Programs 2 and 4 each have a ‘bug’. This will show that if the program is wrong, the computer will execute it calmly, going ahead with its task indiscriminately. It will have done nothing incorrect, as it was the programmer’s mistake. In each of the two programs, adding one arrow (to the right in program 2 and up in 4) can correct their errors. This shows that while a tiny error can create big problems (drowned robot), it can also be easily fixed. Here you can mention that every programmer makes mistakes in their programs (which are in general very long and complex) but that a good programmer will test/verify their work to find a correct bugs.
4. Changing the Instruction Set
Programs 1 to 4 move the robot around the landscape, but our robot can do more, such as collect specimens: stones, leaves, garbage, etc. Such variants can be implemented according to the available time and age of participants:
- place objects on the area as shown on the map and add the instruction ‘collect‘ which will mean the robot can pick up the objects situated on their fixed points,
- group consecutive identical arrows, for example, write ← x 4 instead of ← ← ← ←. This helps to avoid errors in counting arrows and makes the programs more compact (cf. program 5),
- replace the instructions ‘side step’ with instructions to turn 90º to the left or right (cf. program 6).
5. Writing programs
Once participants have understood the programming language, they will need to write their own (use a black or whiteboard if possible – it’s easier to correct errors that way that on paper). List of example programs:
- Collect any three objects,
- Return to the departure point carrying two objects,
- Collect three stones and go to the forest,
- Collect one of each type of object,
- Finish on a bridge with a flower, a stone and a leaf,
- Collect (in whichever order) two flowers and two leaves,
- Collect in this order, a leaf then a flower then a leaf then a flower (and nothing else).

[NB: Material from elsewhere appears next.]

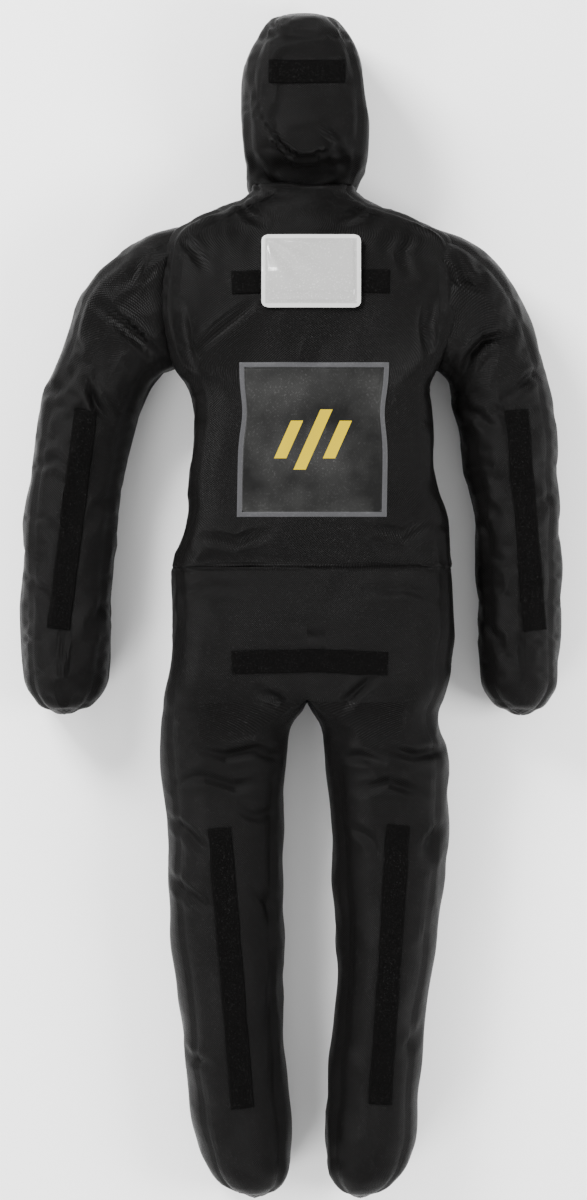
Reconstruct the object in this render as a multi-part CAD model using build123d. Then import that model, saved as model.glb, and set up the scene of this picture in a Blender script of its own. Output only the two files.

By doing this you will notice that there are several programs possible for doing the same things. If you have time you can compare the programs that execute the same task in terms of efficiency (in IT we tend to think about complexity).
Step 2: LightBot
Propose that participants apply their new knowledge of programming to an exploration of the application: LightBot. This doesn’t require an internet connection. The application can be explored offline. There are often several solutions to clear each level. It can be interesting to compare the solutions found by each participant. You may want to divide the group into pairs for this step too. The programming notions you will encounter on LightBot are:
- Control sequential: orders (or instructions) executed by the program consecutively
- Procedures: blocks of preprogrammed code which can be inserted to save time and efficiency
- Loops: a code structure that repeats an instruction indefinitely (often as long as one or several conditions are respected)
- Debugging: executing and re-executing a program and testing solutions to correct errors in a computer program.
You can also use the ‘Coding out Loud‘ activity as an introduction but it is less adapted to an outdoor group activity.